Jensen Huang blasts U.S. curbs on the sale of Nvidia chips to China: ‘Export control was a failure’
Since the start of the Biden administration, Nvidia's market share in China has plummeted from 95% to 50%.

- Nvidia CEO Jensen Huang criticized U.S. export controls blocking the sale of its AI chips to China. Last month, the chipmaker noted a $5.5 billion write-down to its inventory, after the U.S. demanded companies get a license to sell their AI chips to China. Since President Joe Biden took office, Nvidia’s market share plummeted from 95% to 50%.
As the U.S. government has tried to limit Chinese access to state-of-the-art computer chips, Nvidia CEO Jensen Huang called the export curbs a “failure” during a tech forum in Taipei on Wednesday.
Dating back to the Biden administration, the U.S. has continuously attempted to subdue China’s technological advancements by restricting access to semiconductors through export restrictions. Huang said this week the move has had the impact of spurring the Chinese into action on AI and supercomputing.
“The local companies are very, very talented and very determined, and the export control gave them the spirit, the energy and the government support to accelerate their development,” Huang told the media during the Computex show in Taipei. “I think, all in all, the export control was a failure,” Huang said.

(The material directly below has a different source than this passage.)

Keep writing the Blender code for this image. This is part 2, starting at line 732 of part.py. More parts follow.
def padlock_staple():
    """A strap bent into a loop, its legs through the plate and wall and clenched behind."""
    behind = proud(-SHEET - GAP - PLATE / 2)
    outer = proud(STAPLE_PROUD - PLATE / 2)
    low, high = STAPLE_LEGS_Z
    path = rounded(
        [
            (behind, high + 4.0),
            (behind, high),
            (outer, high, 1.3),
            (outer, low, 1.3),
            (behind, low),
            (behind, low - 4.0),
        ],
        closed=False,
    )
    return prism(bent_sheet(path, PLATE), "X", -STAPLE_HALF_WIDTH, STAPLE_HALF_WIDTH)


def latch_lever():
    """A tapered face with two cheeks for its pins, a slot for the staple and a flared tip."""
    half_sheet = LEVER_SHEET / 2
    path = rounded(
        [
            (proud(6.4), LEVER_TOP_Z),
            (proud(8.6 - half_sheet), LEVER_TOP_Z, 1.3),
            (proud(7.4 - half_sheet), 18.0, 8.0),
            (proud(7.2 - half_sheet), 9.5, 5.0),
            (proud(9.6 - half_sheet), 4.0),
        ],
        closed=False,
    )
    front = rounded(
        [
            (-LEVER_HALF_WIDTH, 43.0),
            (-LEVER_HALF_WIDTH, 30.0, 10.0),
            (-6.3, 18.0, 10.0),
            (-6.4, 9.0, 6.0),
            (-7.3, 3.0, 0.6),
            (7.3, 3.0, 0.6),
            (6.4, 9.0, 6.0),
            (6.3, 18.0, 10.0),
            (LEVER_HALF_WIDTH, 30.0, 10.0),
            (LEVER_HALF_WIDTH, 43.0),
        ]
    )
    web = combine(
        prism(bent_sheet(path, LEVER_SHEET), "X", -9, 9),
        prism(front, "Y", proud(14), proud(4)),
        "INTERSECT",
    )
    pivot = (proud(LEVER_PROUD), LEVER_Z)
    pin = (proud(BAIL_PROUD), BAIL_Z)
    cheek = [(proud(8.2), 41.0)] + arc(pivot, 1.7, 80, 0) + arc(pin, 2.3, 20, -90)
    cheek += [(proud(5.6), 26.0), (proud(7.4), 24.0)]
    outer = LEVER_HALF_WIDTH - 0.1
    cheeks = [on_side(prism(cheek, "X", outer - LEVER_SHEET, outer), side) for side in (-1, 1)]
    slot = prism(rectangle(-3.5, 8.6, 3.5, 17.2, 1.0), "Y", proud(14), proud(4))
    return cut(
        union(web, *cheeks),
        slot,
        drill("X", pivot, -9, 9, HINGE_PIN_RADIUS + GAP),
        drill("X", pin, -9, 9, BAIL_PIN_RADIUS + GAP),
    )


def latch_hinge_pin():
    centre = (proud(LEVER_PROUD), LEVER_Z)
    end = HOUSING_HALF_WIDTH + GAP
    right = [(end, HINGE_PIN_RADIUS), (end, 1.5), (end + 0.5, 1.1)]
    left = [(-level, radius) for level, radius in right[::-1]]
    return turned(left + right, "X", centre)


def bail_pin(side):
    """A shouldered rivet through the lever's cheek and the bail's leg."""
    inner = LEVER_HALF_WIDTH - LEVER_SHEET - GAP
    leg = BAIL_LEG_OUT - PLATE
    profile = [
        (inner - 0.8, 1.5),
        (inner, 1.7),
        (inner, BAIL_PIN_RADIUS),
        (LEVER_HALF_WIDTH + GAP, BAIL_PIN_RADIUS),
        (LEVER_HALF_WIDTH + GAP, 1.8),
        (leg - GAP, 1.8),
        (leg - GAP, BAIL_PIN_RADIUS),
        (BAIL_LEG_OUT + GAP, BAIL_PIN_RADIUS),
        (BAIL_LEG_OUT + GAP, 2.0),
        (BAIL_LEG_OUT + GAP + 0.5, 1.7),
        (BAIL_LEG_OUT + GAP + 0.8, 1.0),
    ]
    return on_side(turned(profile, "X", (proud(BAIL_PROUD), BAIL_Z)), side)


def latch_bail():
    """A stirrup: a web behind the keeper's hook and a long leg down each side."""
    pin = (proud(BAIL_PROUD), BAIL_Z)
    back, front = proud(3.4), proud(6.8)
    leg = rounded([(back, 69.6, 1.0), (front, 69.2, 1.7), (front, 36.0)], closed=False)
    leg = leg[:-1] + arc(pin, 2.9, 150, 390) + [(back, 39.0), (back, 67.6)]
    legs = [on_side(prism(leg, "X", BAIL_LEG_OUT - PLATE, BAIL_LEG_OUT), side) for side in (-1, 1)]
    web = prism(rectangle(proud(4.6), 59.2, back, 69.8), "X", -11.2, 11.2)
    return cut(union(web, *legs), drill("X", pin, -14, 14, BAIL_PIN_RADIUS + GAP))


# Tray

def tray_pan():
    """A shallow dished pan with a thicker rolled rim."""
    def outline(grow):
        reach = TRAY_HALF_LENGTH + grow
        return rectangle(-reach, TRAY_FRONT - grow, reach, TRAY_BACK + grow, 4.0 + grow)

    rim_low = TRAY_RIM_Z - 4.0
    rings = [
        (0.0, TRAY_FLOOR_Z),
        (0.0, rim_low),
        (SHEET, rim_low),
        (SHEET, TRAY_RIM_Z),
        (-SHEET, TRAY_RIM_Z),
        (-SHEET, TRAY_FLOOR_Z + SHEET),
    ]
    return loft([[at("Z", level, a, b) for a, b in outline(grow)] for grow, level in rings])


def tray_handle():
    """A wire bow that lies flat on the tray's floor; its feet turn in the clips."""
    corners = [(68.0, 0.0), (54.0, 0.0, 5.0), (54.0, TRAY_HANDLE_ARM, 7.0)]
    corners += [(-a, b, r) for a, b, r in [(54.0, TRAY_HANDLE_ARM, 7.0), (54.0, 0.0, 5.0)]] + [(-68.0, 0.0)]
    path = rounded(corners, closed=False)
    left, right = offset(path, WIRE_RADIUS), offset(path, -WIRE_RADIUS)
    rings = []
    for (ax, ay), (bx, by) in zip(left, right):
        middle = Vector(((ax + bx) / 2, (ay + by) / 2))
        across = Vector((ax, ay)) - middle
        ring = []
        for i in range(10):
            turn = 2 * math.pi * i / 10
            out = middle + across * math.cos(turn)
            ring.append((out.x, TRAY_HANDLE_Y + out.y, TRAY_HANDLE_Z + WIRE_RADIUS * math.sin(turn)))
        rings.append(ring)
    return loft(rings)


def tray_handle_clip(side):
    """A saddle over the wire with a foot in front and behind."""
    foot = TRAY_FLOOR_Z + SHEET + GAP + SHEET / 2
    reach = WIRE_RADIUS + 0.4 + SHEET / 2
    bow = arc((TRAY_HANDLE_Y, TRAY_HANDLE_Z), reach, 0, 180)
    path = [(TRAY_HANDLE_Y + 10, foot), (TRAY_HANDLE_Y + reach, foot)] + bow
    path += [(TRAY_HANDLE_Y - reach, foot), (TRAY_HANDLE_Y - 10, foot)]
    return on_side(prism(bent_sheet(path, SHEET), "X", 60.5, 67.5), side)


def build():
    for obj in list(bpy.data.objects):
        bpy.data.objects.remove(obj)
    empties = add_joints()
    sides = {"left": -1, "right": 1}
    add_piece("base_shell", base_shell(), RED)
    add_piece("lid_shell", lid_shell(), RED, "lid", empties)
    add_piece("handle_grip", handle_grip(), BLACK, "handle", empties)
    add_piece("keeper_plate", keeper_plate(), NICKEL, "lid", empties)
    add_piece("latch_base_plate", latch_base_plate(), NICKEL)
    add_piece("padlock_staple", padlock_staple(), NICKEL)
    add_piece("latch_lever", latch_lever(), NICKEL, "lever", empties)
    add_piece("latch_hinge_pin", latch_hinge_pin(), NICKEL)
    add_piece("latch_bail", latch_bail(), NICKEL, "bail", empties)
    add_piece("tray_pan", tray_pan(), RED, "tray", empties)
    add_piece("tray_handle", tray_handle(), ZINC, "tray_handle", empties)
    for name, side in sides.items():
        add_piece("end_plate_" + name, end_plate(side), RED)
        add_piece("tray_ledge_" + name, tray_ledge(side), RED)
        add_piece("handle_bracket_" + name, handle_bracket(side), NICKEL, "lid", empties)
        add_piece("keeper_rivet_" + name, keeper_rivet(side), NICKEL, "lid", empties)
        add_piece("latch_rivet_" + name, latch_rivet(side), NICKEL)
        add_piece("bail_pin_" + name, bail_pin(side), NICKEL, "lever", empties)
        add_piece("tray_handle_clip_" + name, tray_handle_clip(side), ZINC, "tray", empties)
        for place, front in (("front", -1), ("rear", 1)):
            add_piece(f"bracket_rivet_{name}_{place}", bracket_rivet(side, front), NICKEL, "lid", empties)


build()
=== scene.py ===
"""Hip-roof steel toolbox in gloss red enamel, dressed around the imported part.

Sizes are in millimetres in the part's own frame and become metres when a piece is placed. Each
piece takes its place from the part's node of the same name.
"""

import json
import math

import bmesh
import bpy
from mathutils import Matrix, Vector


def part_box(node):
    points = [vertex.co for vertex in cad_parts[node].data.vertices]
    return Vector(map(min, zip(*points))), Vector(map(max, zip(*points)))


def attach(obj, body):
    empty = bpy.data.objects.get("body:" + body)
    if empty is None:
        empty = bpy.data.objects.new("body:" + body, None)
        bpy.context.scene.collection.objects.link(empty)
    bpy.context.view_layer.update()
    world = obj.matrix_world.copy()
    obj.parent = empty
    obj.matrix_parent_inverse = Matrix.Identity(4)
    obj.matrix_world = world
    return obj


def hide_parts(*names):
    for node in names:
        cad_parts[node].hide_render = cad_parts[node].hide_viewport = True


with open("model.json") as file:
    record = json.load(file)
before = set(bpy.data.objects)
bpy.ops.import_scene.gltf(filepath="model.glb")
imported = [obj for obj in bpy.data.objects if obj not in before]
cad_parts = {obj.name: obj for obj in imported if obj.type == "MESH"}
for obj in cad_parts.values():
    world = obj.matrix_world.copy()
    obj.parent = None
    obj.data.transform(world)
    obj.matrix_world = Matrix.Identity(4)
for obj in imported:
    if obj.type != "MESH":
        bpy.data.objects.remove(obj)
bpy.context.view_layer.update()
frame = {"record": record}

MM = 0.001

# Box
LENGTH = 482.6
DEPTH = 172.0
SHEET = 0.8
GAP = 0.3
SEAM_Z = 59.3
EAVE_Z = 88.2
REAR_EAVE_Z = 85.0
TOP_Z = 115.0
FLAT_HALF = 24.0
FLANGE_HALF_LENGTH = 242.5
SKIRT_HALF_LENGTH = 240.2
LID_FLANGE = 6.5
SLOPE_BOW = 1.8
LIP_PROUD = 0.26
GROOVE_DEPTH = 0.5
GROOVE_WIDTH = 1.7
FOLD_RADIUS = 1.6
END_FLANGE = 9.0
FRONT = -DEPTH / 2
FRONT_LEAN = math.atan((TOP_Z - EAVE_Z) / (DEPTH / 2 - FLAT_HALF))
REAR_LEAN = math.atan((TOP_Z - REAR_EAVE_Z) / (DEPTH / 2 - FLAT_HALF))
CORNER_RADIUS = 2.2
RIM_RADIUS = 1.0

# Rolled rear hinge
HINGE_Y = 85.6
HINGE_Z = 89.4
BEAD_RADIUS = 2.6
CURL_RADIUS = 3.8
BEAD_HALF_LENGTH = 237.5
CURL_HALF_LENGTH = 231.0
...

Beginning in 2022, the U.S. Department of Commerce implemented new criteria for some AI chips by restricting their exportation to China. The move was in an effort to “keep advanced technologies out of the wrong hands,” a spokesperson told Reuters three years ago. To get around these restrictions, Nvidia downgraded one of its chips to make it less powerful. Fast forward to last month, the chipmaker said the U.S. demanded a license for some of its AI chips, contributing to a $5.5 billion charge on inventory slated for sale, according to an 8-K filing.
Nvidia’s command of the Chinese AI chip market has declined significantly since the progressive tightening began. According to Huang, when former President Joe Biden took office the chipmaker held a 95% share in the market. In the years since, it has declined to 50%.

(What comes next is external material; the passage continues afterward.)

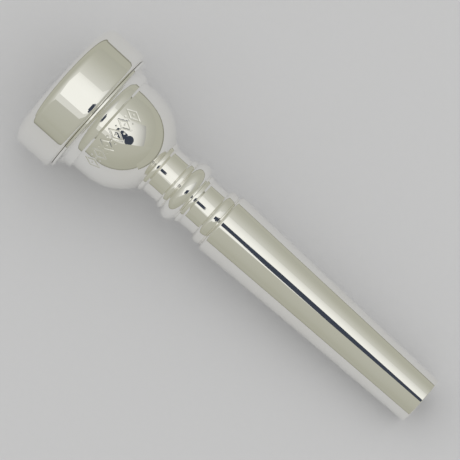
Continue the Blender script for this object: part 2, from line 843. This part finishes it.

“China has a vibrant technology ecosystem, and it’s very important to realize that China has 50% of the world’s AI researchers, and China is incredibly good at software,” Huang said.
“AI researchers are still doing AI research in China. If they don’t have enough Nvidia, they will use their own,” Huang added.
Nvidia declined to comment further on Huang’s remarks.
While the global demand for Nvidia chips remains strong, Huang was in the Gulf region during President Donald Trump’s visit as the administration closed multibillion-dollar deals with Saudi Arabia and the United Arab Emirates to sell chips. Trump administration officials think these deals will strengthen AI in the U.S. to catapult it ahead in the AI race.
“President Trump said very publicly he would like Nvidia to sell as many GPUs as possible all around the world,” Huang said. Additionally, Huang noted how important it was that China’s AI developers work on systems made by the company “or at least on American technology.”
The White House and the Department of Commerce did not respond to Fortune’s request for comment.